Mr Sultan travelled to Gaza with the non-profit organisation FAJR Scientific, which aims to both treat patients and rebuild Gaza’s healthcare system.
He collapsed in the operating theatre after working for 24 hours, donating blood to a patient who needed an urgent transfusion and eating and drinking very little.
He required medical attention and said he was humbled by the care he received.
“They didn’t have anything to eat for themselves but if anyone had even a single date — probably their whole day’s meal — they brought it to me. I was so touched by their generosity and endurance.
“I learned so much from them.
“They have taught me is to be grateful for everything that you have.”
The streets of Gaza were “like Armageddon” he said with “destruction everywhere”.

Mr Sultan believes the death toll, currently estimated at almost 35,000, is likely to be much higher.
“From the destruction I’ve seen I think the death toll is easily well above 100,000. That’s my speculation. There is no manpower at the moment to count.

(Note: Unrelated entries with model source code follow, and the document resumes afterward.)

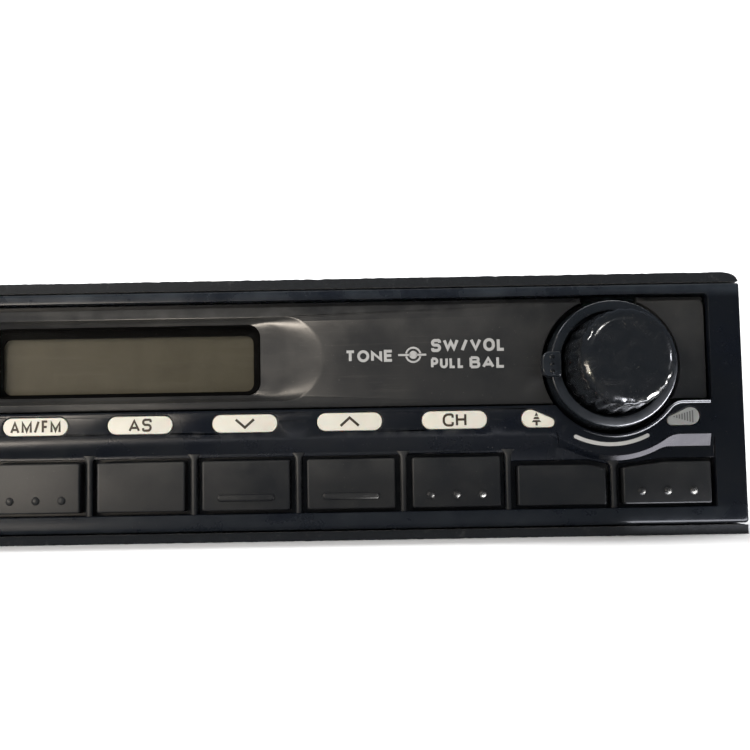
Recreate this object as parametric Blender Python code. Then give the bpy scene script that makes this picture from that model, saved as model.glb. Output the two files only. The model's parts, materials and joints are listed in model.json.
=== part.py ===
"""Car radio, single-DIN size: moulded front, eight push keys, ring and pull knob, steel case.

Lengths below are in millimetres and are scaled to metres as each mesh is made.
X runs to the right of someone facing the radio, Y runs back into the dashboard, Z is up.
Y = 0 is the front plane of the nose frame; the root empty moves the whole radio so that
the middle of its bounding box stands over the world origin.
"""

import math

import bmesh
import bpy
from mathutils import Vector

MM = 0.001

# Nose (front moulding)
NOSE_HALF_W = 89.0
NOSE_Z0 = 2.2
NOSE_Z1 = 49.7
NOSE_DEPTH = 14.0
NOSE_PLATE = 4.0
TOP_R = 0.5
BOTTOM_R = 0.8
FELT_TOP = 52.0
FELT_HALF_W = 88.9
FELT_Y = (0.6, 12.6)
FELT_GAP = 0.3

# Upper opening of the frame, and the fascia panel set back in it
OPEN_HALF_W = 82.6
OPEN_Z0 = 25.9
OPEN_Z1 = 47.7
PANEL_Y = 1.6
PANEL_BACK = 4.6
PANEL_HALF_W = 82.2
PANEL_TOP = 46.6
SHOULDER_Z = 26.5

# Display
SCOOP = (-73.1, 6.4, 27.7, 44.6, 8.44)
SCOOP_DEPTH = 2.4
WINDOW = (-60.0, -6.7, 29.2, 42.7, 2.5)
LCD_VIEW = (-58.4, -8.2, 30.1, 41.4, 1.5)

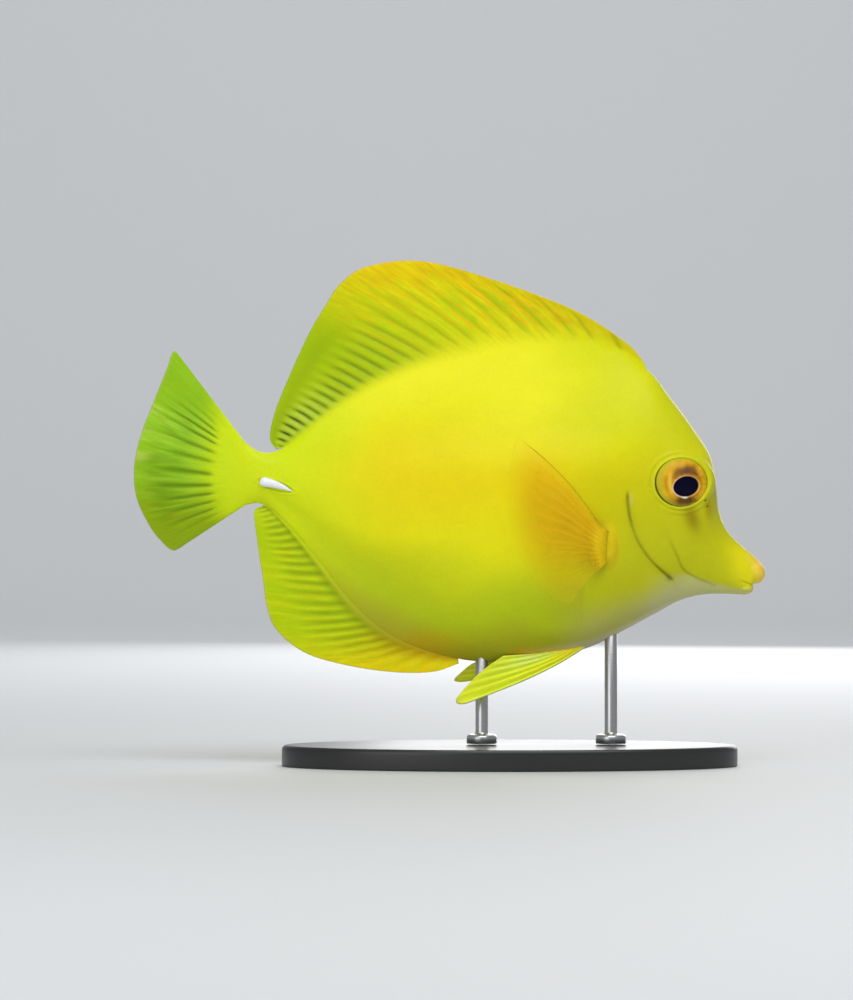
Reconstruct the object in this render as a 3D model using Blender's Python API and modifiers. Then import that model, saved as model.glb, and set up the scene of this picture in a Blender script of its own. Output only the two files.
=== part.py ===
"""A life-size yellow tang on a plain display stand.

The fish faces +X, its back is towards +Z and its right side towards -Y. The origin is on the
floor, under the middle of the fish and its stand. Sizes are in metres.
"""

import math

import bmesh
import bpy
from mathutils import Matrix, Vector
from mathutils.bvhtree import BVHTree

MM = 0.001
GAP = 0.3 * MM

# The body, as sections from the mouth to the root of the tail fin. Each section runs from a place
# on the back to a place on the belly: back x and z, belly x and z, half width, how far down the
# widest level is, how sharp the section is above and below (1 is round), all sizes in mm.
SECTIONS = {
    "mouth": (74.2, 46.8, 71.9, 41.8, 1.4, 0.50, 1.0, 1.0),
    "lips": (72.5, 49.1, 69.6, 40.7, 2.5, 0.52, 1.0, 1.0),
    "snout": (68.4, 52.6, 64.6, 40.8, 3.2, 0.52, 1.0, 1.0),
    "bridge": (65.4, 56.0, 60.6, 40.7, 4.2, 0.50, 1.0, 1.05),
    "nostrils": (63.6, 60.6, 57.2, 40.1, 5.5, 0.46, 1.0, 1.1),
    "eye front": (62.9, 66.6, 53.6, 38.9, 6.9, 0.40, 1.0, 1.15),
    "brow": (61.5, 73.4, 49.6, 36.7, 8.2, 0.40, 1.0, 1.2),
    "forehead": (57.3, 80.2, 44.6, 34.0, 9.3, 0.42, 1.05, 1.2),
    "cheek": (52.3, 86.9, 38.8, 30.9, 10.1, 0.47, 1.1, 1.2),
    "nape": (46.9, 93.6, 32.6, 28.0, 10.6, 0.53, 1.2, 1.2),
    "shoulder": (38.6, 98.4, 25.6, 26.3, 10.9, 0.55, 1.7, 1.2),
    "pectorals": (27.1, 99.2, 16.6, 25.2, 10.8, 0.55, 1.9, 1.2),
    "middle": (13.0, 97.5, 6.2, 24.8, 10.0, 0.54, 2.0, 1.3),
    "vent": (0.0, 95.2, -3.4, 26.7, 8.9, 0.52, 2.0, 1.6),
    "anal fin": (-12.0, 91.6, -13.2, 30.6, 7.6, 0.51, 2.0, 1.8),
    "rear flank": (-23.4, 86.0, -22.4, 37.8, 5.9, 0.50, 1.9, 1.8),
    "waist": (-33.2, 79.3, -31.4, 48.8, 4.3, 0.50, 1.7, 1.7),
    "stock": (-40.4, 74.9, -39.2, 57.9, 3.2, 0.50, 1.3, 1.4),
    "narrows": (-45.0, 74.4, -44.6, 62.0, 2.5, 0.50, 1.0, 1.0),
    "tail root": (-48.6, 76.6, -48.6, 61.8, 1.7, 0.50, 1.0, 1.0),
}
RINGS_PER_SECTION = 3
RING_HALF = 15  # faces from back to belly on each side

# Half widths of the flat strips along the back and belly that the fins stand on, in mm, and how
# many sections before a fin its strip begins to widen.
BARE_RIDGE = 0.3
STRIP_RUN = 0.4
DORSAL_STRIP = 0.9
ANAL_STRIP = 0.8
# Where the fins begin and end along the body, counted in sections.
DORSAL_SPAN = (9.05, 16.9)
ANAL_SPAN = (12.45, 17.9)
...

“But because Gaza is so densely populated there are very few houses, it’s all big apartment buildings full of people. And so many of those massive concrete structures have come down.
“Khan Younis was completely destroyed, a hollowed structure.
“The way I’ve seen human suffering and misery made me question why we are like that in 2024?
“Where has humanity gone? Why have we not learned from history?” Mr Sultan asked.

“My request to Mr [Benjamin] Netanyahu is to please have peace and dialogue. His name will be written by history.
“They should then let the mainstream media in so they can report it.”
Mr Sultan is also appealing for international universities and hospitals to take in Palestinian medical students and junior doctors who have been unable to finish their studies or training, with both medical schools “completely destroyed” and anyone with skills desperately needed on the healthcare frontlines.
“Their futures are at stake. I urge the international community to step up and get them into other prestigious institutes and let them complete their medical studies and then go back in and sustain the [medical] infrastructure [in Gaza].
“A lot of doctors have already been killed. If there are no medical students, there will be no future doctors to take over.”